If inter-ASEAN trade barriers are eliminated, the ASEAN region consisting of countries with different comparative advantages will become a production zone highly attractive to international investors.
Various multinational companies have also come to recognize that idea and begun to rationalize their production in the ASEAN region both to make their products more competitive while stimulating their production activities.
To ensure optimum results, the AFTA needs to be expanded to services and investment in an integrated program. It is necessary to bolster an AFTA-plus idea.
The AFTA also constitutes the first step of ASEAN economies to integrate themselves into the world economy.
Integrated efforts will better guarantee the likelihood of making a success than individual efforts. The implementation of the AFTA is an exercise in trade liberalization.
Ideally, we should try the concept of new trade with our neighbors before implementing it as practice in the global arena.
Similarly, if we want to play golf and compete with professionals like Tiger Woods, serious exercise is required.

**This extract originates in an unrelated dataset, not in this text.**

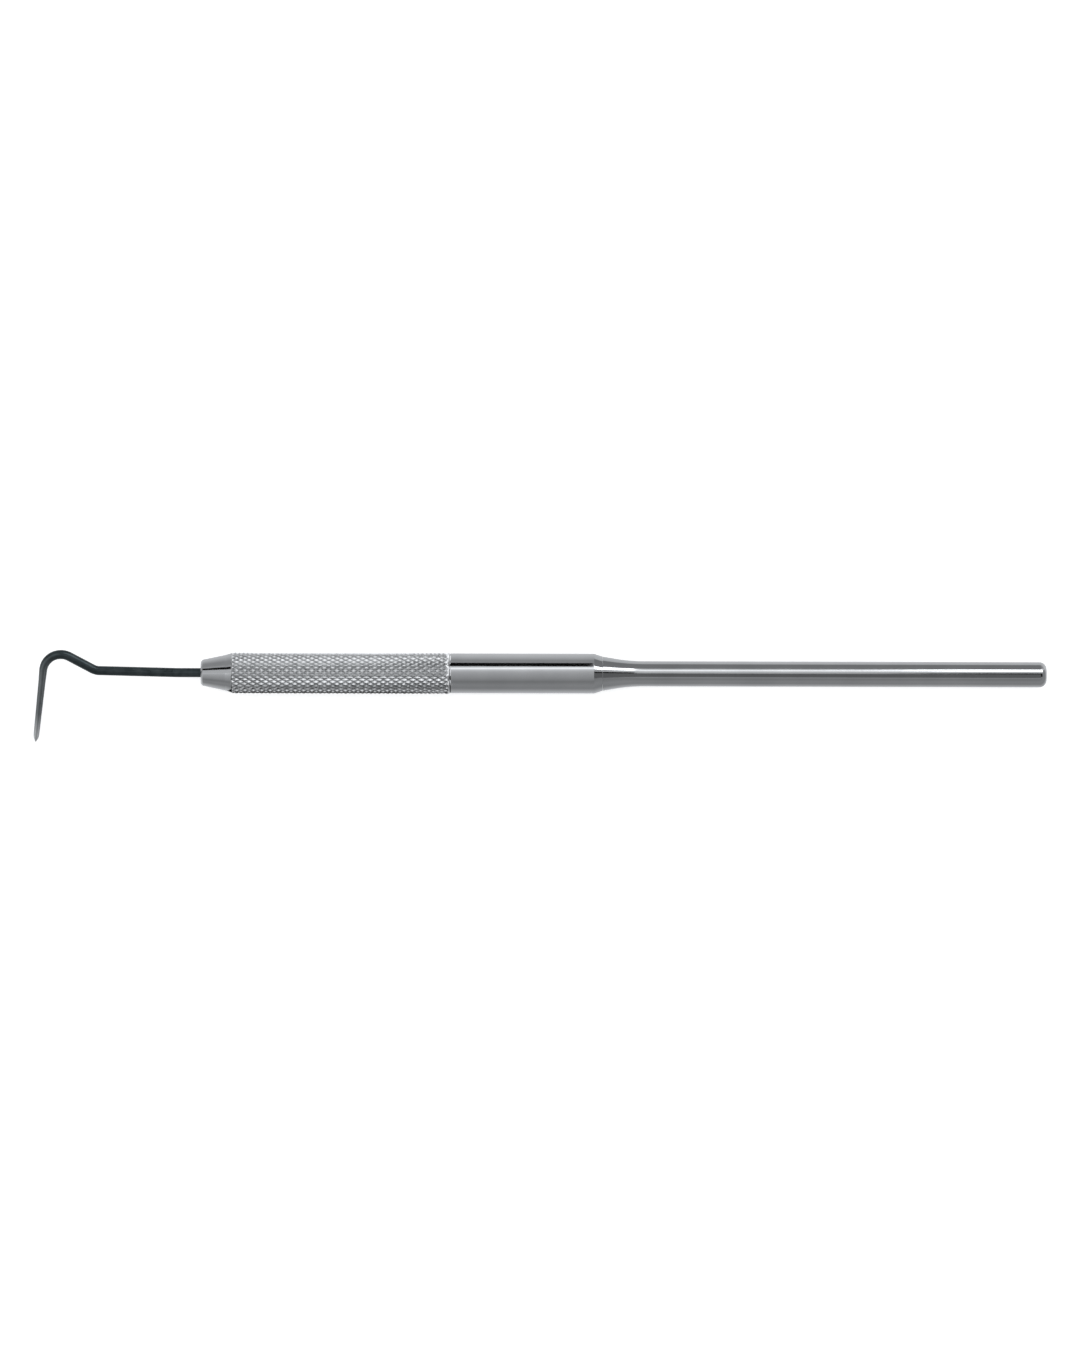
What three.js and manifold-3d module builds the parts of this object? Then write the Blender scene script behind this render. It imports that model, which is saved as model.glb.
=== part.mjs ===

The Asia-Pacific Economic Cooperation (APEC) also needs an exercise in trade liberalization through what is called concerted unilateral liberalization.
APEC functions as a driving range for each of its member states to improve their strokes while glancing at their sides to examine the technique applied by their rivals.
At the moment, AFTA can be seen like a mini-golf course -- verdant and beautiful, but in need of some work before it can compete on a global scale.